13. Kiss closer. Say, out of the blue, "Would you like to kiss me?" If the setting or circumstances aren't conducive to physical intimacy, then give yourself a time constraint by saying, "I have to go, but we should continue this." Then get her number and leave. Here we are. The final step is the only step that men and women share when practicing the pursuit of the game.
I have observed, been a recipient of, and been an active participant of these steps. It's a straightforward route to the art of dating. And I think it's much more exciting than swiping left or right. I urge you, meek and brash alike, be a little daring and give this a try!
dashingscorpio from Chicago on August 18, 2017:
A hard fact of life is (everyone) gets rejected!
"Beauty is in the eye of the beholder" and if you're not seen as being someone's "type" they most likely are not going to invest too much time getting to know you.
The greatest pickup artists have been rejected more than the average guy. However they're willing to keep moving on.
Rejection just means NEXT!
"I've missed more than 9000 shots in my career.
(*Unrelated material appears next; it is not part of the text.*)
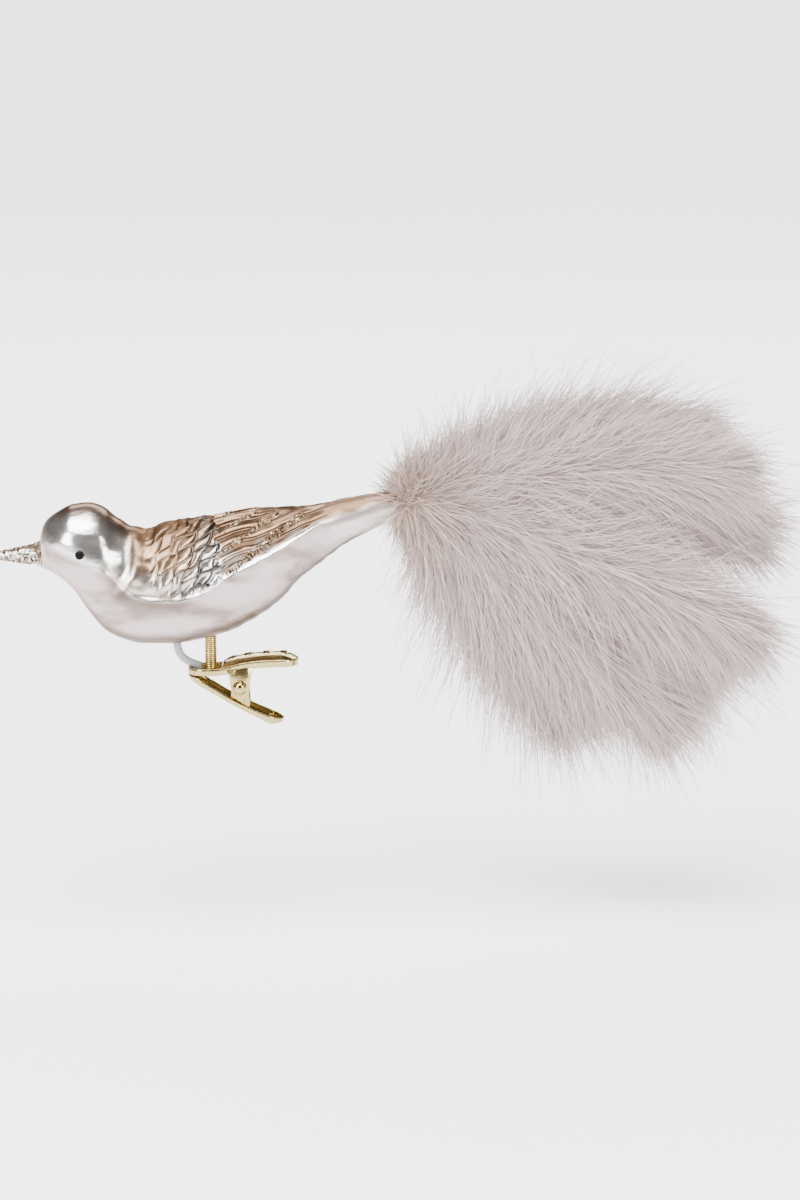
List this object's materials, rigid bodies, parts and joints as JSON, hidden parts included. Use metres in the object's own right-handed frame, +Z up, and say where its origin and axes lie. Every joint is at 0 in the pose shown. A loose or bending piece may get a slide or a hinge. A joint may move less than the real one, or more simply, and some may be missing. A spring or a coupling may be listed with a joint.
{
  "type": "clip-on glass bird ornament",
  "caption": "Hollow silvered glass bird with a feather plume tail, standing on a springy wire leg that is riveted to a spring clip for a twig.",
  "frame": {"origin": "middle of the underside of the upper jaw, where the clip bites on a twig", "axes": "+X from the beak towards the tail, +Z up, the bird's left side faces -Y"},
  "size_m": [0.1988, 0.0449, 0.1053],
  "materials": {
    "silvered_glass": "satin pearl and bronze lacquer over silvered glass",
    "eye_paint": "black enamel dot",
    "champagne_glitter": "champagne glitter grains in clear glue",
    "brass_wire": "bright plated wire",
    "brass_rivet": "bright plated rivet",
    "brass_plate": "bright plated stamping",
    "spring_wire": "bright spring wire",
    "soft_plastic": "milky translucent soft tube",
    "cement": "white cement",
    "marabou": "soft down, pinkish greige",
    "thread": "waxed thread"
  },
  "bodies": {
    "clip": {"upper_lever": "brass_plate", "pivot_rivet": "brass_rivet", "torsion_spring": "spring_wire", "foot_rivet": "brass_rivet", "soft_tie": "soft_plastic"},
    "clip_lever": {"lower_lever": "brass_plate"},
    "leg": {"leg_spring": "brass_wire"},
    "bird": {"glass_body": "silvered_glass", "left_eye": "eye_paint", "right_eye": "eye_paint", "left_wing_glitter": "champagne_glitter", "right_wing_glitter": "champagne_glitter", "beak_glitter": "champagne_glitter", "belly_seat": "cement", "plume_1": "marabou", "plume_2": "marabou", "plume_3": "marabou", "plume_4": "marabou", "plume_5": "marabou", "plume_6": "marabou", "plume_7": "marabou", "tail_plug": "cement", "tail_binding": "thread"}
  },
  "joints": [
    {"name": "clip_squeeze", "type": "hinge", "parent": "clip", "child": "clip_lever", "pos_m": [0.01, 0, -0.0026], "axis": [0, -1, 0], "range_deg": [0, 34], "stiffness_Nm_per_rad": 0.06, "springref_deg": -28.65, "deforming": ["torsion_spring"]},
    {"name": "leg_pitch", "type": "hinge", "parent": "clip", "child": "leg", "pos_m": [0.0026, 0, 0.003], "axis": [0, 1, 0], "range_deg": [-10, 10], "stiffness_Nm_per_rad": 0.12, "deforming": ["leg_spring", "soft_tie"]},
    {"name": "bird_roll", "type": "hinge", "parent": "leg", "child": "bird", "pos_m": [0.0026, 0, 0.0076], "axis": [1, 0, 0], "range_deg": [-10, 10], "stiffness_Nm_per_rad": 0.12, "deforming": ["leg_spring"]}
  ]
}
I've lost almost 300 games. 26 times, I've been trusted to take the game winning shot and missed. I've failed over and over and over again in my life. And that is why I succeed." - Michael Jordan
As one old adage goes:
"If at first you don't succeed, try, try, again."
Life in general is pretty much a "numbers game".
Thankfully when it comes to meeting new people we have over 7 Billion to choose from. Odds are there will be quite a few who will be open to getting to know each of us.